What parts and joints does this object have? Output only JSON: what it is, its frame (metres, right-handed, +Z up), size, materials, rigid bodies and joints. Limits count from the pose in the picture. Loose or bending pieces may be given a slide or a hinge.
* * *
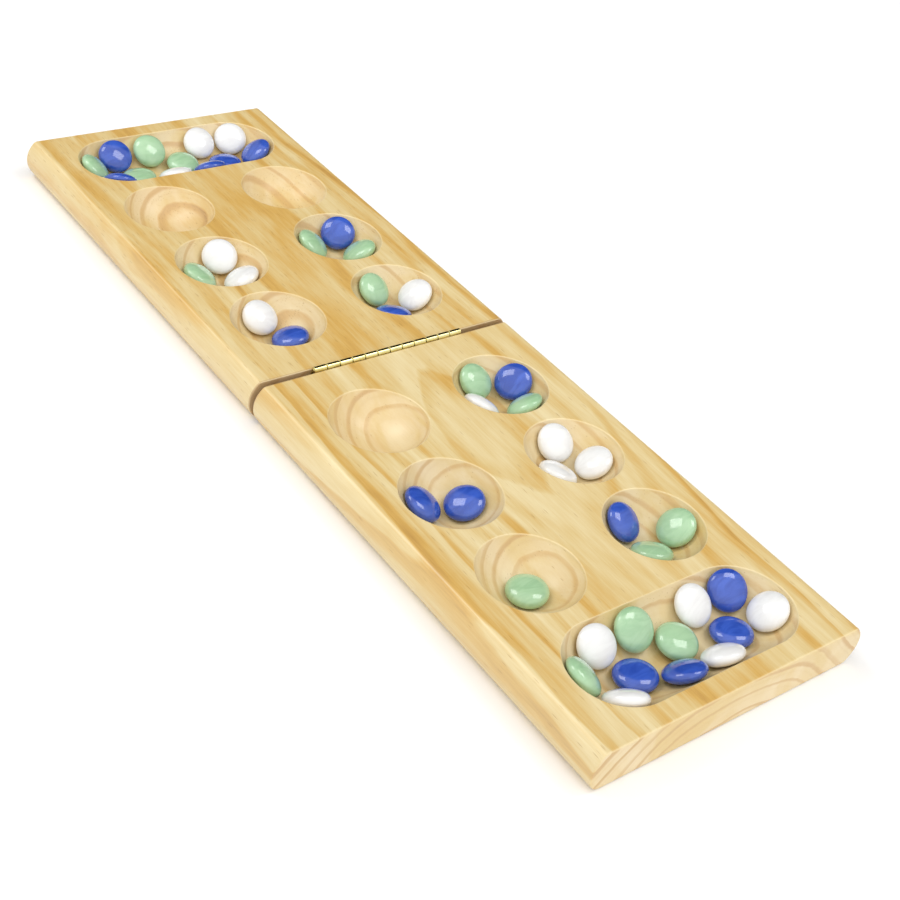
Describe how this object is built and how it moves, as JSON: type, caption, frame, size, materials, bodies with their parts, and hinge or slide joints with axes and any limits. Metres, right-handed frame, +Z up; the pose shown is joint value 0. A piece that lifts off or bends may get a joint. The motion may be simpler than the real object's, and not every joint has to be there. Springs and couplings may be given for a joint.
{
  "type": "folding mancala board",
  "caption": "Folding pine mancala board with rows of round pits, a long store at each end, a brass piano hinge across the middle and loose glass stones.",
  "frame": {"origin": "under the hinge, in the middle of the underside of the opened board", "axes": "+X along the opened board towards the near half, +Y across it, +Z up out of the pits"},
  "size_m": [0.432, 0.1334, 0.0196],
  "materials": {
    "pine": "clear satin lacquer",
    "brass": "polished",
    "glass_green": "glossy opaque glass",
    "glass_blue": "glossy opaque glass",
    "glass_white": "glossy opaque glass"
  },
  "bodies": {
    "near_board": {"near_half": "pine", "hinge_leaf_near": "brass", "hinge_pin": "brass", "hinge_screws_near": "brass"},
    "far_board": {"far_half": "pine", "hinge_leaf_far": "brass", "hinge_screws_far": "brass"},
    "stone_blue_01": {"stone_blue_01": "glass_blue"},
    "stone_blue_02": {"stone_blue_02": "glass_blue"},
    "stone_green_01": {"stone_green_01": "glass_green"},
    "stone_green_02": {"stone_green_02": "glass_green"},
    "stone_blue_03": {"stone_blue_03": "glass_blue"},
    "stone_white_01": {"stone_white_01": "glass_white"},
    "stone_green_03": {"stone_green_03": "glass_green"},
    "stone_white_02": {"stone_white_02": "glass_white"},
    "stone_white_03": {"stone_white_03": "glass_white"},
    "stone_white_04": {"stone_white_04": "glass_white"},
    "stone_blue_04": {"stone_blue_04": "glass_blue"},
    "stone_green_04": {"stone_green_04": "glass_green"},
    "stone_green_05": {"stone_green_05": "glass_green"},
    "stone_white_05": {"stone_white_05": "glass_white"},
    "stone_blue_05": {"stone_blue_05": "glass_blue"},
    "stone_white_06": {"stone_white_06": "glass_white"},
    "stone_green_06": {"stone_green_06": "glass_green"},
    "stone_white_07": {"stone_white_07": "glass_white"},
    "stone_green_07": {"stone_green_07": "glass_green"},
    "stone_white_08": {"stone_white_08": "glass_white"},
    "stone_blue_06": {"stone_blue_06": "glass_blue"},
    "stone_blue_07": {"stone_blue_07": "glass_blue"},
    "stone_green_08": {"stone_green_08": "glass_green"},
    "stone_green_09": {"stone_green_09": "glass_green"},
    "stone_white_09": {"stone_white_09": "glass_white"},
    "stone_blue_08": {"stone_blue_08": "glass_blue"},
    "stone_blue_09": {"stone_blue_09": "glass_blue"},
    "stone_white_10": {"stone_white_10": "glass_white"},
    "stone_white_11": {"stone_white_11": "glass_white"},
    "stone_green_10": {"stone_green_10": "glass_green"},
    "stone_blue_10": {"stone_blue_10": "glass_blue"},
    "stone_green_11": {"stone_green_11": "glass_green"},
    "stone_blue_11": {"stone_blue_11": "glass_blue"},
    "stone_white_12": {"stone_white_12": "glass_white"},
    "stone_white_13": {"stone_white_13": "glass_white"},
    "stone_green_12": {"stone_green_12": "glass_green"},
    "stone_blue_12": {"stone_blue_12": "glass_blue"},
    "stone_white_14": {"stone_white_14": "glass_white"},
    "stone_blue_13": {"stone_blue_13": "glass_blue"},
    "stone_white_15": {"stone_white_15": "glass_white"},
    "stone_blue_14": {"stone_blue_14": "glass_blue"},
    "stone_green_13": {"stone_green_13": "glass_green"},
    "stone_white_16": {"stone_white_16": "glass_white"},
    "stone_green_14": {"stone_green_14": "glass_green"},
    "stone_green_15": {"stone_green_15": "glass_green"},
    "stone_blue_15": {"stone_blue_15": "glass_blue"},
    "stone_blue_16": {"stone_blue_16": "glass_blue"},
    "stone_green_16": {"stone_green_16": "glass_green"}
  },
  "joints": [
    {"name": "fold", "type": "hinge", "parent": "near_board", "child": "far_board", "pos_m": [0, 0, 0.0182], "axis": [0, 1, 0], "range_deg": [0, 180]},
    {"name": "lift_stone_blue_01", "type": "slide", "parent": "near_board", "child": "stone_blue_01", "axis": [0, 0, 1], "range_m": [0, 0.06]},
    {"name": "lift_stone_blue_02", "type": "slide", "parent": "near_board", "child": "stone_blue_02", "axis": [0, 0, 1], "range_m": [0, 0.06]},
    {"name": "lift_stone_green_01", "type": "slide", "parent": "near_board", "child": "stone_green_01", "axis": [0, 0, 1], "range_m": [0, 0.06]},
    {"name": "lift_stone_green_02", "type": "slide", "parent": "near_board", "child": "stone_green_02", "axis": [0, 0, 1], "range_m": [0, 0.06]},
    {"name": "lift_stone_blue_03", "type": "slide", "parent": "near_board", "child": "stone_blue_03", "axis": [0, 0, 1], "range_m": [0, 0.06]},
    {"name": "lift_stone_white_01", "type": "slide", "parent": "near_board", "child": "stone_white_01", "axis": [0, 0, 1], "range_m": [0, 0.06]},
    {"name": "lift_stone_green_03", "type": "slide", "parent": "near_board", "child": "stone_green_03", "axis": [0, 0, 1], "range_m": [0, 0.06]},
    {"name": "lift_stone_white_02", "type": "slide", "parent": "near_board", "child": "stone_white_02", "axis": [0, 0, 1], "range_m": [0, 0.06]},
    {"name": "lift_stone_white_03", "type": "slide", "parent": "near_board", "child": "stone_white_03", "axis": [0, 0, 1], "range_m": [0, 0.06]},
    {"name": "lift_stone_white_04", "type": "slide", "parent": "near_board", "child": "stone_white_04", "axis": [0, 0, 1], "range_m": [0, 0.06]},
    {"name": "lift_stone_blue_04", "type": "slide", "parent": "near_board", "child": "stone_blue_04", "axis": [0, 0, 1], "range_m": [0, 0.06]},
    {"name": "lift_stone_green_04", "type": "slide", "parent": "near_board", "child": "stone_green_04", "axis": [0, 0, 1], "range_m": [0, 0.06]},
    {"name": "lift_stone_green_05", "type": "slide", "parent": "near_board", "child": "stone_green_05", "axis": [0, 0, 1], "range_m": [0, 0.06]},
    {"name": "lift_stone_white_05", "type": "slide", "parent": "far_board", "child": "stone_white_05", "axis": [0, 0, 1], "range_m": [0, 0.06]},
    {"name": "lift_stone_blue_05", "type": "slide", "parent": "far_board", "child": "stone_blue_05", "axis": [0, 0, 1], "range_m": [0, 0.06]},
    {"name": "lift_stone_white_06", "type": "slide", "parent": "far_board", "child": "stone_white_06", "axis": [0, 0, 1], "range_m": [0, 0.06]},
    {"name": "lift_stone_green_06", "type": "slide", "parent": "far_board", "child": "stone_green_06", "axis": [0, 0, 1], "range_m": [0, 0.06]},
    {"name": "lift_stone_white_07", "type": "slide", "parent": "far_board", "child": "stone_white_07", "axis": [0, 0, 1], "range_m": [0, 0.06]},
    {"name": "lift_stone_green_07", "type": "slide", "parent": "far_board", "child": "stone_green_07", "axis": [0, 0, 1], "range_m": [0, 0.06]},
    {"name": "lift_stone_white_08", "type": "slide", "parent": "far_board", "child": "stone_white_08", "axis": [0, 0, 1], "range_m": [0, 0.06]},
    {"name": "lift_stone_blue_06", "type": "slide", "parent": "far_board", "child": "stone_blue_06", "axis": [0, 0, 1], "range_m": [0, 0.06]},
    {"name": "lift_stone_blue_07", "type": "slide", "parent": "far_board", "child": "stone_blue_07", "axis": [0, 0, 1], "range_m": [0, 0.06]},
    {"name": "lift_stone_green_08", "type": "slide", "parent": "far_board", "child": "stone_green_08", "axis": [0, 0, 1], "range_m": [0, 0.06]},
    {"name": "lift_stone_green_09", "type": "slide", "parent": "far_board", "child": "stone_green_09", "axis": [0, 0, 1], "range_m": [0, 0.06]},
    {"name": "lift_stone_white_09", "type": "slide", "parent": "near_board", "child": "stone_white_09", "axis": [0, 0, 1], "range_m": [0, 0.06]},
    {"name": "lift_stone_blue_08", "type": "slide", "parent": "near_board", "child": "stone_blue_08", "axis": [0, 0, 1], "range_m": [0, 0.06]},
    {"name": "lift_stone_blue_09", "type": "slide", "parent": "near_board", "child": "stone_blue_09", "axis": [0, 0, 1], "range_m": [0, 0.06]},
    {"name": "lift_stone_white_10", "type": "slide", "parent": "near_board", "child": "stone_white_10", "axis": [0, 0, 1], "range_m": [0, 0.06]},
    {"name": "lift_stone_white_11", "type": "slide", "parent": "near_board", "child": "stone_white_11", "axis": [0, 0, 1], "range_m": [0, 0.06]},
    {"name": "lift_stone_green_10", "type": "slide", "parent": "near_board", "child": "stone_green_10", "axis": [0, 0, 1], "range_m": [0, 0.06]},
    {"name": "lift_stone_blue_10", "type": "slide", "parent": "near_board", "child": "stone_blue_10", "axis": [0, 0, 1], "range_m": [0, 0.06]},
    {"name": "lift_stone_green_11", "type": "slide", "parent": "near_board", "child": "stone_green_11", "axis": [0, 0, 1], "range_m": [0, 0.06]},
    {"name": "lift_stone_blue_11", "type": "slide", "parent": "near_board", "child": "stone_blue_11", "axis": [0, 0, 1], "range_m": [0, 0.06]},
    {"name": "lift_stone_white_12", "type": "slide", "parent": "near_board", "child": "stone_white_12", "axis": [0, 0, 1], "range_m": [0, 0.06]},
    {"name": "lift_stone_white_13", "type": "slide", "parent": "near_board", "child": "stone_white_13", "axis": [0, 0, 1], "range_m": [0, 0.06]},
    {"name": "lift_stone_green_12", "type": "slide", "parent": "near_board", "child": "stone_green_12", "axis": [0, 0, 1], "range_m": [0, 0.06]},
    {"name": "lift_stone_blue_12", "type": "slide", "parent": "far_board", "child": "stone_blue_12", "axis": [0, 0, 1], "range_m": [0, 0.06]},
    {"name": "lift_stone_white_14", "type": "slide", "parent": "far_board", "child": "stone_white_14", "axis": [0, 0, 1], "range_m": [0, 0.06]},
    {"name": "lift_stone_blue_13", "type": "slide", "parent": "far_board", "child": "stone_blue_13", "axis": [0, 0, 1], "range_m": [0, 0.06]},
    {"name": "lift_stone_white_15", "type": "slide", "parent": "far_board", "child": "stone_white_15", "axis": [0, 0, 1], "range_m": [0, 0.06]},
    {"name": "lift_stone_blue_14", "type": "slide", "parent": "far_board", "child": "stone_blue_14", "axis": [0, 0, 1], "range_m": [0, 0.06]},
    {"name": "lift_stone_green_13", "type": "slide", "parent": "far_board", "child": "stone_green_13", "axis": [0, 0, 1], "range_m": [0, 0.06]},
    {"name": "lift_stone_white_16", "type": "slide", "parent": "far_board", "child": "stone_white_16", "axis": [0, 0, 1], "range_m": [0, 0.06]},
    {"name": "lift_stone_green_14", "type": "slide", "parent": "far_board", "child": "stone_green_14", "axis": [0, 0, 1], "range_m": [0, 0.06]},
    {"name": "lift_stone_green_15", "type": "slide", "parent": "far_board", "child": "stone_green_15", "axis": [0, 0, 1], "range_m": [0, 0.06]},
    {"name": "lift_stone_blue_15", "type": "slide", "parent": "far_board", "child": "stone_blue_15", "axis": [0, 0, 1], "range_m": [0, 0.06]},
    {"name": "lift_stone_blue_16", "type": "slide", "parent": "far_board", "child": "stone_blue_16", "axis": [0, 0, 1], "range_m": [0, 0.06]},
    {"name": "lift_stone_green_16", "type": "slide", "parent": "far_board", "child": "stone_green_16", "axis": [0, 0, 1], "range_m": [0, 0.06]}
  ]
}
--
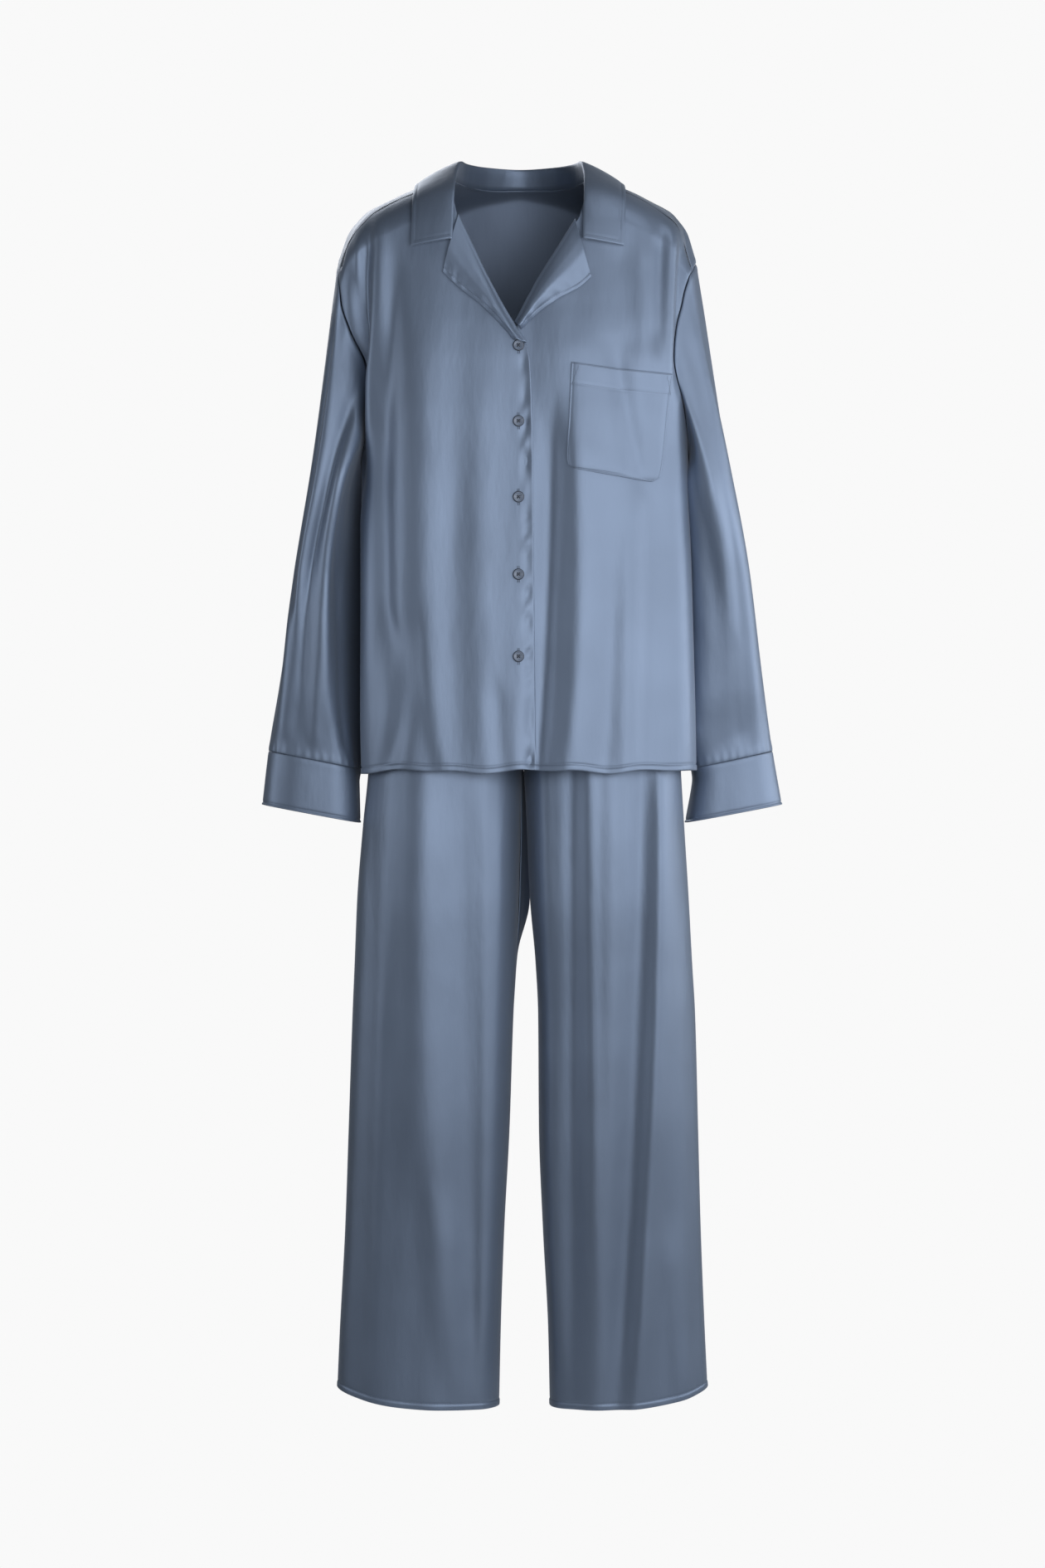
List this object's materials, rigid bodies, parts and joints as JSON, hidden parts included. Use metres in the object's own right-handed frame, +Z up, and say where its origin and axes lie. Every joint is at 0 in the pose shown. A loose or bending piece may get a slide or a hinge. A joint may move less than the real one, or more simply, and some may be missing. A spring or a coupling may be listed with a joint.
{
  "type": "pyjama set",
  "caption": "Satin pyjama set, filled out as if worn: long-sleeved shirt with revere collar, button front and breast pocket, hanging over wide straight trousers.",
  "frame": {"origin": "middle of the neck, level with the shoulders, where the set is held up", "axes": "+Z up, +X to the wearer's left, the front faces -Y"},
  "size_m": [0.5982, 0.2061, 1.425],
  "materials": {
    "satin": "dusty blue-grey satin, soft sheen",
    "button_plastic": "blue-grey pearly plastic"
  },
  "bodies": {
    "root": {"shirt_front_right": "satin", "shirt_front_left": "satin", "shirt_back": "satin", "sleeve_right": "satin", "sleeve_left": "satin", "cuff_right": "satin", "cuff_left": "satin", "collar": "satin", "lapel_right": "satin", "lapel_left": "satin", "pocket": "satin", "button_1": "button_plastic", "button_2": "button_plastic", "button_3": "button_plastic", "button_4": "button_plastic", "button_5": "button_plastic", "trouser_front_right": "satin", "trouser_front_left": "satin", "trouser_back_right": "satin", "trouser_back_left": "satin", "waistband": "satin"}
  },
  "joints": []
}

_AIM_.
Which lines of the data include "where"? Copy each of them.

_ANSWER TO THE PROBLEM_.
List this object's materials, rigid bodies, parts and joints as JSON, hidden parts included. Use metres in the object's own right-handed frame, +Z up, and say where its origin and axes lie. Every joint is at 0 in the pose shown. A loose or bending piece may get a slide or a hinge. A joint may move less than the real one, or more simply, and some may be missing. A spring or a coupling may be listed with a joint.
  "frame": {"origin": "middle of the neck, level with the shoulders, where the set is held up", "axes": "+Z up, +X to the wearer's left, the front faces -Y"},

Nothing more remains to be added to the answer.